As is the tradition of my trips abroad, today was a museum day! The itinerary itself crystallised around the second of two Lonely Planet locations and I am very happy with how it turned out.
To begin the day we had more of the food that we purchased for yesterday’s dinner. Although we were still unable to finish off all the remaining kavring and limpa bread… so I know what’ll be for breakfast again tomorrow!
One thing I really love about the city of Stockholm is that it is built on 14 islands. We spent most of today on Djurgården since that appears very much to be the most fun island in Sweden. This island houses many museums, a theme park (sadly closed during our entire trip to Stockholm), a zoo and many other attractions. It’s like the real world equivalent to Pinocchio’s Pleasure Island… just without the weird donkey curse.
Because we are cheapskates we decided to walk from our hotel to Djurgården. It was only 25 minutes away since we’re staying just north of Gamla Stan so we had a nice leisurely walk along the waterfront before reaching our first stop.
The Vasa Museum is one of two ship museums on the Lonely Planet list; the other being the Titanic museum in Northern Ireland. It’s one of those things I would have probably missed out otherwise as I’ve never been interested in boats or pirates.
It just takes that first moment of walking into the museum itself to get why this could be on the list. As museums go, Vasa Museum is pretty unique because of the story of the Vasa itself. A 17th century flagship built for great expense and decked out with beautiful carvings and paintings… only to sink less than 30 minutes into its maiden voyage and become the ultimate example of hubris.
What you see in the museum itself is the salvaged ship that has been brilliantly preserved and restored after being underwater for 333 years. All this and get the museum boasts that the boat you see is still 95-98% original. How? Well, because the water and the silt itself were favourable enough to prevent the ship from completely disintegrating.
I’d recommend getting onto one of the free museum introduction tours and making use of the free 17 minute movie that the museum offers. We ended up watching the movie in Japanese with English subtitles… which was interesting in of itself.
After leaving the Vasa Museum we made our way to Skansen – the worlds first open air live museum, which was founded in 1891. It is absolutely massive and I could see us having just spent the entire day here. The entire attraction is split nearly 50/50 between a zoo containing Scandinavian animals and buildings that have been relocated from other areas of Sweden for the sake of education and preservation.

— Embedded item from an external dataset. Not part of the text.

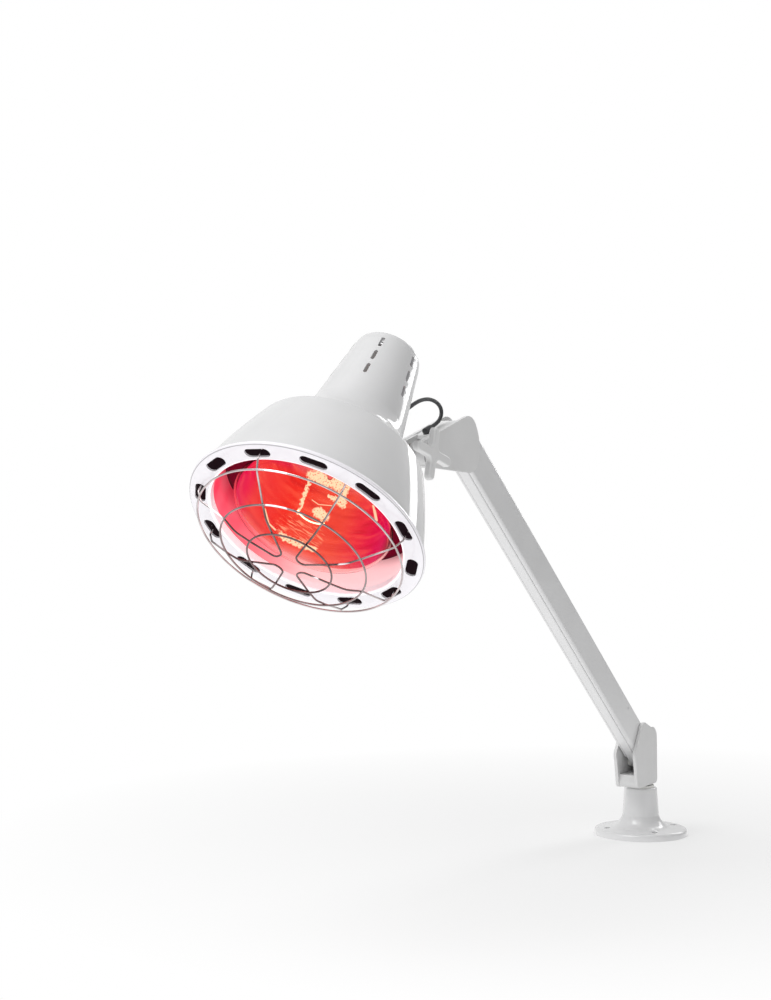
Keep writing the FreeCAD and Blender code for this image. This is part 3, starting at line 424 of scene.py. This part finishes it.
def reflector_finish(name):
    """White wall round the bulb: painted pink light of the bulb towards its back, a painted shadow behind
    the bulb's upper side, and painted shade outside in the duct.
    """
    finish = Finish(name, (0.70, 0.66, 0.68), 0.35)
    outward = finish.outward()
    depth = finish.polar()[3]
    left = finish.smooth(finish.dot(finish.head_place(), LEFT_WAY), 0.0, LEFT_REACH)
    led = finish.math("ADD", depth, finish.times(left, PINK_LEAD))
    cloud = finish.varied(finish.noise(38), 0.85, 1.0)
    deep = finish.times(finish.smooth(led, *PINK_START), cloud)
    up = finish.dot(finish.head_place(), PATTERN_UP)
    shadow = finish.times(finish.smooth(depth, *SHADOW_START), finish.smooth(up, *SHADOW_RISE))
    shadow = finish.times(shadow, finish.spread(left, 0.0, 1.0, *SHADOW_SHARE))
    # painted pink light and painted shadow in the base colour
    painted_pink = finish.mix(left, (0.62, 0.47, 0.48), (0.85, 0.10, 0.20))
    lit = finish.mix(shadow, finish.mix(deep, finish.colour, painted_pink), (0.14, 0.01, 0.04))
    finish.set("Base Color", finish.mix(outward, lit, DUCT_SHADE))
    # the same painted light glows on the wall; outside, a faint painted light in the duct
    painted_pink = finish.mix(left, (0.80, 0.50, 0.51), (0.54, 0.025, 0.055))
    glow = finish.mix(shadow, finish.mix(deep, (0.66, 0.61, 0.63), painted_pink), (0.03, 0.0, 0.008))
    finish.set("Emission Color", finish.mix(outward, glow, (0.011, 0.0055, 0.0075)))
    finish.set("Emission Strength", 1.0)
    finish.bump(finish.noise(160), depth=0.03, strength=0.4)
    return finish.material


def moulding(name, colour, edge=0.0):
    """Satin plastic with the grain of a sparked mould; edge paints a highlight along its rounded side
    edges.
    """
    finish = Finish(name, colour, 0.42)
    finish.wear(change=0.025, scale=40)
    if edge:
        # painted highlight along the rounded side edges
        facing = finish.math("ABSOLUTE", finish.dot(finish.normal(), KNOB_SIDE))
        rounded = finish.times(finish.smooth(facing, *EDGE_START), finish.smooth(facing, *EDGE_END))
        painted_pale_light = tuple(min(channel + edge, PALEST) for channel in colour)
        finish.set("Base Color", finish.mix(rounded, finish.painted(), painted_pale_light))
    finish.bump(finish.noise(2600), depth=0.02, strength=0.5)
    return finish.material


def rubber(name):
    finish = Finish(name, (0.045, 0.046, 0.05), 0.5)
    finish.wear(change=0.25, scale=90)
    finish.bump(finish.noise(2400), depth=0.03, strength=0.6)
    return finish.material


def glaze(name):
    finish = Finish(name, (0.86, 0.85, 0.81), 0.12)
    finish.wear(change=0.03, scale=60)
    finish.set("Coat Weight", 0.7)
    finish.bump(finish.noise(300), depth=0.03, strength=0.4)
    return finish.material


# ---------------------------------------------------------------- metal

# painted glints on the guard: start, end and half width of each stroke, in millimetres on the flat pattern
GLINTS = (
    ((-29.0, 30.5), (-18.0, 28.8), 2.6), ((-29.0, 5.5), (-18.3, 3.1), 2.6),
    ((-78.0, 12.0), (-61.0, -12.5), 2.2), ((22.0, -38.4), (27.5, -38.4), 2.8),
    ((-38.0, -30.1), (-34.0, -30.4), 2.2), ((-2.0, -48.5), (3.0, -48.5), 2.2))
# the way the glinting crests of the wire face, and how squarely
CREST_WAY = (0.80, 0.42, 0.43)
CREST_START = (0.2, 0.5)
# radii between which the guard's wire goes from a darker middle, painted shade, to bright
DARKER_MIDDLE_R = (46 * MM, 74 * MM)
GRAIN_STRETCH = (1, 8, 1)


def bright_wire(name):
    """Drawn and plated wire, darker towards the middle with painted shade, and a few painted glints."""
    finish = Finish(name, (0.26, 0.21, 0.21), 0.12, 1.0)
    tint = finish.noise(60, detail=3.0)
    # painted shade darkens the wire towards the middle
    darker_middle = finish.ramp(tint, (0.35, (0.12, 0.075, 0.075)), (0.65, (0.24, 0.18, 0.18)))
    plated = finish.ramp(tint, (0.35, (0.46, 0.41, 0.41)), (0.65, (0.66, 0.60, 0.60)))
    outer = finish.smooth(finish.polar()[2], *DARKER_MIDDLE_R)
    finish.set("Base Color", finish.mix(outer, darker_middle, plated))
    # painted glints on the crests of the wire
    crest = finish.smooth(finish.dot(finish.normal(), CREST_WAY), *CREST_START)
    glint = finish.times(finish.strokes(finish.flat_pattern(), GLINTS), crest)
    finish.set("Emission Color", (0.95, 0.90, 0.93))
    finish.set("Emission Strength", glint)
    finish.bump(finish.noise(1800, detail=1.0), depth=0.01, strength=0.4)
    return finish.material


def turned_steel(name, colour=(0.56, 0.56, 0.57), roughness=0.28):
    finish = Finish(name, colour, roughness, 1.0)
    finish.wear(change=0.06, scale=120)
    grain = finish.vector("MULTIPLY", finish.place(), GRAIN_STRETCH)
    finish.bump(finish.noise(1500, 3.0, grain), depth=0.01, strength=0.5)
    return finish.material


# ---------------------------------------------------------------- lit bulb

# colours along the bowl, from the upper left of its flat pattern to the lower right
FLANK_WAY = (0.93, -0.36, 0)
BOWL_REACH = 62 * MM
BOWL_COLOURS = (
    (0.0, (0.50, 0.0, 0.06)), (0.02, (0.70, 0.0, 0.09)), (0.06, (0.80, 0.0, 0.08)),
    (0.12, (0.86, 0.05, 0.05)), (0.33, (0.90, 0.035, 0.02)), (0.50, (0.90, 0.085, 0.05)),
    (0.68, (0.84, 0.07, 0.045)), (0.80, (0.82, 0.03, 0.06)), (0.89, (0.74, 0.0, 0.07)),
    (0.95, (0.68, 0.0, 0.11)), (0.98, (0.28, 0.004, 0.03)), (1.0, (0.15, 0.004, 0.02)))
# its crown, at the top, paler with a painted highlight, and where the crown turns from magenta to pink
# along the bowl
CROWN_WAY = (0.36, 0.93, 0)
CROWN_START = (21 * MM, 31 * MM)
CROWN_PINK = (-36 * MM, -12 * MM)
# its pale patch, a painted reflection of the white surroundings, at the lower left, and where the patch
# ends on the right
PALE_WAY = (-0.4, -1.0, 0)
PALE_START = (32 * MM, 50 * MM)
PALE_END = (14 * MM, -10 * MM)
# noise that swirls round the bulb's axis: its smallest radius, and how fast it changes with depth
SWIRL_HUB = 1 * MM
SWIRL_PITCH = 150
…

Being a living museum, a lot of the relocated buildings have people inside dressed in traditional garb to explain things to the visitors. You also have onsite blacksmiths, woodcarvers and glassmakers who you can watch as they make their crafts which can, of course, be purchased in the gift shops.
The layout of Skansen really does help to breathe new life and give a new purpose to these buildings that would have been demolished otherwise. The wooden church is one of the more popular as people can actually get married in it. The yard also features some old gravestones… which really gave me the creeps.
For me, I loved the old farmhouses…but that might just be because they housed some of the farm animals from the children zoo. I mean, who wouldn’t be enchanted by a litter of piglets snuffling around looking for food. These piglets pretty much set the tone for the rest of the trip to Skansen (where we ended up skipping lunch because I didn’t feel like spending £17 on a burger).
So yes, the zoo at Skansen. It contains many local animals such as lynx, wolves and wolverines… that is if you are lucky enough to see them, which we did not. We were far luckier with other animals, however. We managed to see the brown bears being fed and got very well acquainted with some moose.
The highlight of the zoo itself was a tie between the reindeer (including an almost pure white one) and the bison/wild boar enclosure (also containing baby animals). I don’t know what it is about the water in Skansen, but it appears to be really good for making baby animals.
After the zoo we engaged in the very Swedish custom of fika… or at least my husband did. I just opted for fizzy water because I don’t really like coffee. I’ll take the pastries though. I’m only human after all and we skipped lunch.
A final farewell tour of Skansen later and we boarded a ferry to get back to Gamla Stan from Djurgården so we could have a quick sit down in the hotel before heading out for dinner. The ferry ride itself went way too quickly at about 7 minutes. Wish I could have had more time to appreciate the views.
Dinner itself was at a restaurant called Nomad. Dinners out are expensive in Stockholm so we searched around for a place that felt reasonable in price but still had a good reputation. I hadn’t expected a fairly hipster restaurant, but there’s a first tome for everything.
Being in Sweden, I wanted to have some fish. To start was herring dressed in three different ways (my favourite was the one on the left, which was actually the plainest and yet was still very flavourful and sweet) whilst the hub had chanterelle mushrooms and cheese on sourdough toast. Both dishes were gorgeous.
For the main I had some salmon (because I keep seeing it everywhere) with dill potatoes and a mustard sauce. Again, this was delicious. The salmon didn’t always need the mustard as it was great just the way it was, but options are always appreciated.
And there we are the end of Day Two. As of writing this I’m not sure what I’ll be doing tomorrow. We have plenty of options; it’s just that we have to round them down. Hopefully we’ll cobble together another great day.